Published April 12, 2007 at 3:53 a.m.
If you got a glimpse of disaster in your near future, would you live your life differently? That's the intriguing question posed by First Snow an indie film written by Hawk Ostby of South Burlington and his L.A. collaborator Mark Fergus. It premieres in Vermont this Friday, at Merrill's Roxy Cinemas in Burlington.
Ostby and Fergus were on the team that scripted last year's acclaimed dystopian drama Children of Men, which netted them an Oscar nomination for Best Adapted Screenplay. First Snow is their first film with Fergus as director. Shot in 2005, it evolved from an idea the pair had been nurturing since their days as struggling writers in New York City.

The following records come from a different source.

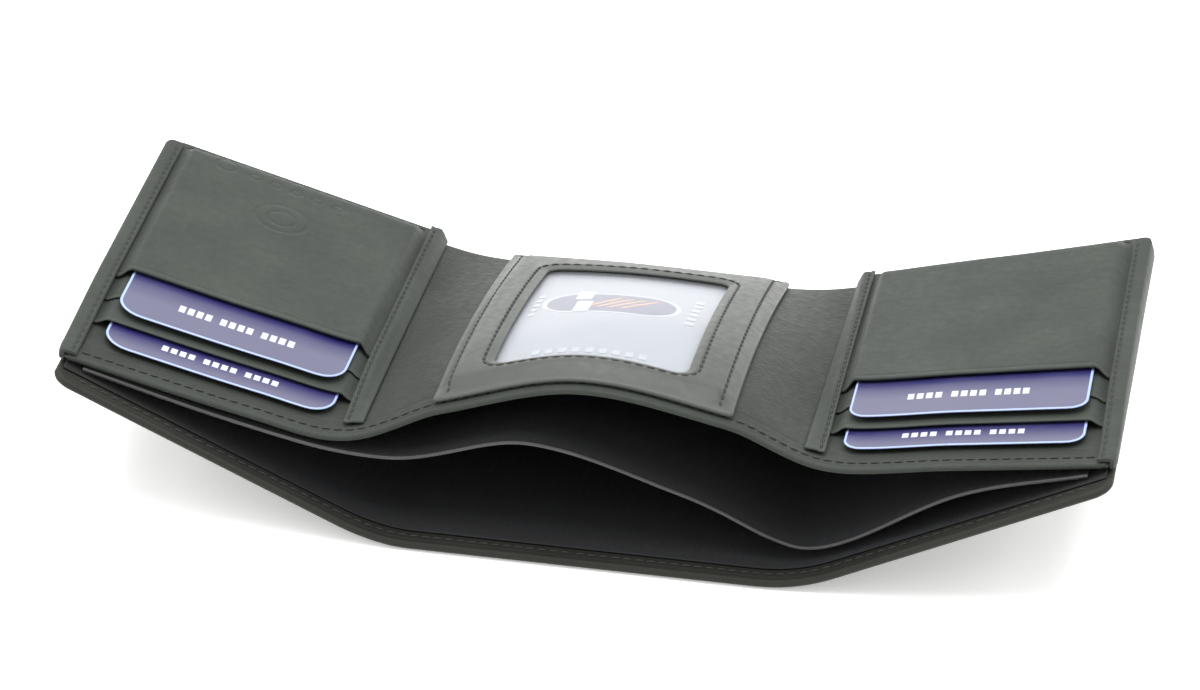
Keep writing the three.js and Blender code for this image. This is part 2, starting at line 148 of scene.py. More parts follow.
def place(sheet, x, v, lift):
    """Points of a sheet, raised by lift along its normal, in metres."""
    x, v = np.broadcast_arrays(np.asarray(x, float), np.asarray(v, float))
    e = 0.05
    n = np.cross(sheet(x + e, v) - sheet(x - e, v), sheet(x, v - e) - sheet(x, v + e))
    n /= np.linalg.norm(n, axis=-1, keepdims=True)
    return (sheet(x, v) + n * np.asarray(lift, float)[..., None]) / 1000


OPEN = {"card_back": 1.05, "back": 2.05, "middle": 2.75, "card_front": 3.85, "front": 4.85}
SHUT = {"back": 0.3, "middle": 1.0, "front": 1.7}


def openness(x, v):
    a = np.abs(x)
    return ease(a, 53.2, 56.3) * (1 - ease(a, 108.6, 111.7)) * ease(v, 0.5, 8)


def stack_at(v):
    return (
        0.3
        + 0.25 * ease(v, LINER - 6.0, LINER - 4.7)
        + 0.7 * (1 - ease(v, 87.5, 89.5))
        + 0.7 * (1 - ease(v, 77.9, 79.9))
        + 1.0 * (1 - ease(v, 68.3, 70.3))
    )


def smooth_stack(v):
    """The stack under the strips and bindings, without the steps at the mouths."""
    falling = mix(2.7, 0.55, ease(v, 66.0, 101.0)) * (1 - ease(v, 90, 104) * 0.3)
    return np.maximum(stack_at(v), falling)


def frame_bottom(x, v):
    middle = (1 - ease(np.abs(x), 28.0, 32.0)) * ease(v, 0.5, 8) * (1 - ease(v, 94.5, 100.2))
    return mix(0.2, 1.95, middle) + 0.3 * ease(v, 96.0, 99.5)


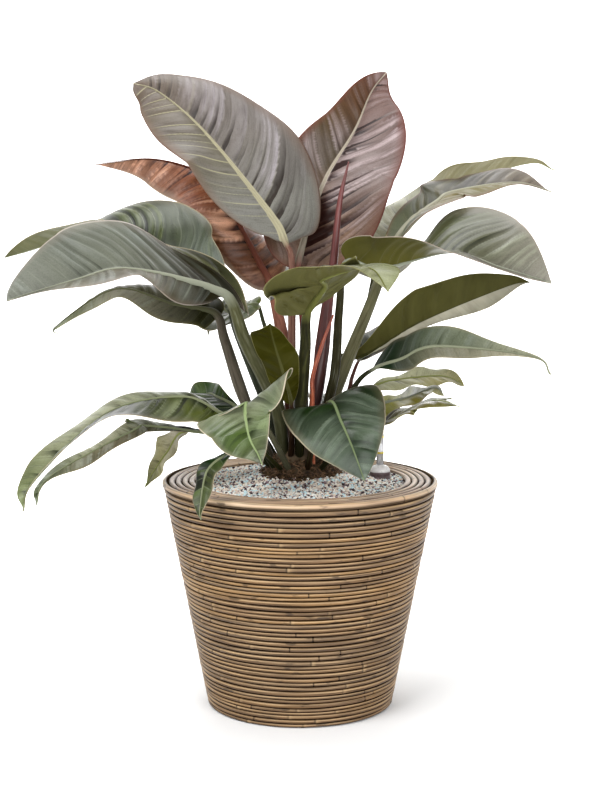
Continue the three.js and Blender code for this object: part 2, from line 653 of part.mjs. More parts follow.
// Mineral granules up to the rim, with the root ball and the gauge pipe standing in them
function addFilling({ linerTop, linerInner, hoopInner }) {
  const bottom = LINER_WALL + GAP;
  const edge = hoopInner - GAP;
  const rings = 8;
  const profile = [
    [0, bottom], [linerInner(bottom) - GAP, bottom], [linerInner(linerTop) - GAP, linerTop - GAP],
    [edge, linerTop - GAP],
  ];
  const firstRing = profile.length;
  for (let i = 0; i < rings; i += 1) {
    const share = i / (rings - 1);
    const radius = THREE.MathUtils.lerp(edge, SOIL_RADIUS + GAP, share);
    profile.push([radius, GRANULE_EDGE + GRANULE_RISE * share ** 2]);
  }
  profile.push([ROOT_BALL_RADIUS + GAP, ROOT_BALL_BOTTOM - GAP], [0, ROOT_BALL_BOTTOM - GAP]);
  const bumps = (ring, segment) => (ring >= firstRing && ring < firstRing + rings
    ? GRANULE_BUMP * (scatter(ring, segment) - 0.5) : 0);
  const hole = new THREE.CylinderGeometry(GAUGE_RADIUS + GAP, GAUGE_RADIUS + GAP, PLANTER_HEIGHT, 12);
  hole.rotateX(Math.PI / 2).translate(GAUGE_X, GAUGE_Y, PIPE_BOTTOM - GAP + PLANTER_HEIGHT / 2);
  const granules = solidOf(turned(profile, ROUND_STEPS, bumps)).subtract(solidOf(hole));
  addMesh('mineral_granules', geometryOf(granules), material(COLOURS.granules, 0.9));
}

// Soil plug with the roots in it, and the short stem (crown) that all the stalks grow from
function addSoilAndCrown() {
  const neckRadius = STEM_RADIUS + 4;
  const neckTop = 282;
  const crown = turned([
    [0, STEM_BOTTOM], [STEM_RADIUS, STEM_BOTTOM + 2], [neckRadius, neckTop], [CROWN_RADIUS, SOIL_TOP + 3],
    [CROWN_RADIUS - 2, 299], [29, 311], [16, 321], [0, CROWN_TOP],
  ], 16);
  let crownSolid = solidOf(crown);
  for (const leaf of LEAVES) {
    crownSolid = crownSolid.subtract(solidOf(stalkRod(leaf, GAP)));
  }
  crownSolid = crownSolid.subtract(solidOf(stemRod(SPEAR, GAP)));
  crownSolid = crownSolid.subtract(solidOf(stemRod(SHEATH, GAP)));
  addMesh('crown', geometryOf(crownSolid), material(COLOURS.crown, 0.8));

  const edgeRing = 3;
  const soil = turned([
    [0, ROOT_BALL_BOTTOM], [ROOT_BALL_RADIUS, ROOT_BALL_BOTTOM], [SOIL_RADIUS, SOIL_TOP - 4],
    [SOIL_RADIUS - 3, SOIL_TOP - 1], [CROWN_RADIUS + GAP, SOIL_TOP], [CROWN_RADIUS + GAP, SOIL_TOP + 2],
    [neckRadius + GAP, neckTop - 1], [STEM_RADIUS + GAP, STEM_BOTTOM + 1.5], [0, STEM_BOTTOM - GAP],
  ], 16, (ring, segment) => (ring === edgeRing ? SOIL_BUMP * (scatter(ring, segment) - 0.5) : 0));
  addMesh('root_ball', soil, material(COLOURS.soil, 0.95));
}

// Water gauge: pipe down into the granules, clear dome and sight tube, and the float with its mark
function addGauge() {
  const seat = GAUGE_DOME_TOP + GAP;
  const floatTop = PIPE_BOTTOM + FLOAT_LENGTH;
  const tubeInner = SIGHT_RADIUS - TUBE_WALL;
  const parts = {
    gauge_pipe: [turned([
      [PIPE_BORE, PIPE_BOTTOM], [GAUGE_RADIUS, PIPE_BOTTOM], [GAUGE_RADIUS, GAUGE_COLLAR_TOP],
      [ROD_BORE, GAUGE_COLLAR_TOP], [ROD_BORE, GAUGE_COLLAR_TOP - PIPE_LID],
      [PIPE_BORE, GAUGE_COLLAR_TOP - PIPE_LID - 4], [PIPE_BORE, PIPE_BOTTOM],
    ], 12), material(COLOURS.gaugeDark, 0.35)],
    gauge_dome: [turned([
      [ROD_BORE, GAUGE_COLLAR_TOP + GAP], [GAUGE_RADIUS - 0.4, GAUGE_COLLAR_TOP + GAP],
      [GAUGE_RADIUS - 1.5, GAUGE_COLLAR_TOP + 3], [SIGHT_RADIUS + 0.4, GAUGE_DOME_TOP - 1],
      [SIGHT_RADIUS, GAUGE_DOME_TOP], [ROD_BORE, GAUGE_DOME_TOP], [ROD_BORE, GAUGE_COLLAR_TOP + GAP],
    ], 12), material(COLOURS.gaugeClear, 0.15)],
    gauge_sight_tube: [turned([
      [tubeInner, seat], [SIGHT_RADIUS, seat], [SIGHT_RADIUS, SIGHT_TOP], [tubeInner, SIGHT_TOP],
      [tubeInner, seat],
    ], 10), material(COLOURS.gaugeClear, 0.1)],
    gauge_tube_cap: [turned([
      [0, SIGHT_TOP + GAP], [SIGHT_RADIUS + 0.3, SIGHT_TOP + GAP],
      [SIGHT_RADIUS + 0.3, SIGHT_TOP + CAP_HEIGHT - 1],
      [tubeInner, SIGHT_TOP + CAP_HEIGHT], [0, SIGHT_TOP + CAP_HEIGHT],
    ], 10), material(COLOURS.gaugeClear, 0.2)],
    gauge_float: [turned([
      [0, PIPE_BOTTOM], [FLOAT_RADIUS, PIPE_BOTTOM], [FLOAT_RADIUS, floatTop], [ROD_RADIUS, floatTop + 3],
      [ROD_RADIUS, seat], [MARK_RADIUS, seat], [MARK_RADIUS, seat + MARK_HEIGHT], [0, seat + MARK_HEIGHT],
    ], 8), material(COLOURS.gaugeMark, 0.4)],
  };
  for (const [name, [geometry, meshMaterial]] of Object.entries(parts)) {
    addMesh(name, geometry.translate(GAUGE_X, GAUGE_Y, 0), meshMaterial);
  }
}

function addPlant() {
  for (const leaf of LEAVES) {
    addMesh(leaf.name, geometryOf(leafSolid(leaf)), material(COLOURS[leaf.colour], 0.4));
  }
  addMesh('spear_leaf', stemRod(SPEAR), material(COLOURS.red, 0.4));
  addMesh('dry_sheath', stemRod(SHEATH), material(COLOURS.orange, 0.5));
}

const planter = addPlanter();
addFilling(planter);
addSoilAndCrown();
addGauge();
addPlant();

export default root;
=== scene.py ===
"""A potted imperial red philodendron in a round rattan planter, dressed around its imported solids.

The scene is in metres with +Z up, and the origin is the centre of the planter's foot. The tables are
in millimetres. The viewer of the reference picture stands on the -Y side.
"""
from functools import partial

import bpy
import numpy as np
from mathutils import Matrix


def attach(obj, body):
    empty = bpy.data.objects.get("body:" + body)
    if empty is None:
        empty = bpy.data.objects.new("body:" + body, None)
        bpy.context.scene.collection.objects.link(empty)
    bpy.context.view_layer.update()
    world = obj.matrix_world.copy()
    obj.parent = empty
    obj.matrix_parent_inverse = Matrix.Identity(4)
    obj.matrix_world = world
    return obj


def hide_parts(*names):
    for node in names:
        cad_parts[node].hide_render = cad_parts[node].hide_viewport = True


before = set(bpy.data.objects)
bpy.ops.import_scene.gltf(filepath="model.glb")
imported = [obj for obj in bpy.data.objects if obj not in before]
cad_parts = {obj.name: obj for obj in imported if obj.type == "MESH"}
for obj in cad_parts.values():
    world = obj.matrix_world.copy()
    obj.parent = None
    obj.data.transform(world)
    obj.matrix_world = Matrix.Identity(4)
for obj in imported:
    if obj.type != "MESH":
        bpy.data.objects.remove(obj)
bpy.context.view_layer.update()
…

"We were just trying to write for the market," recalls Ostby, on the phone from Lone Pine, California, where he and Fergus are working on the set of Iron Man, a superhero drama starring Robert Downey Jr. and Gwyneth Paltrow. Back in those days, Ostby says, he and Fergus were inspired by the success of indie writer-directors such as Neil LaBute. "So we decided, let's just write what we like from now on."
First Snow tells the story of Jimmy Starks, a shady salesman who's an expert at fleeing consequences - until a fortuneteller informs him his life will end with the year's first snow. Guy Pearce (Memento, L.A. Confidential) gives a haunting performance as a venal man struggling to deny, and then accept, his own mortality.
Ostby says the plot grew from a real incident with a friend who "went and had his fortune read. He came out and was white as a sheet, and he wouldn't say anything except that he knew too much."
Ostby will fly back East to answer questions about the film at the Roxy this weekend. Though he and Fergus are currently doing "adaptations, work-for-hire stuff," he hopes they'll make more films of their own. "We have tons of ideas," Ostby says.
First Snow opens April 13 at Merrill's Roxy Cinemas in Burlington (see Movie Times). Ostby is scheduled to do a Q&A after the 7:30 p.m. Friday and Saturday shows.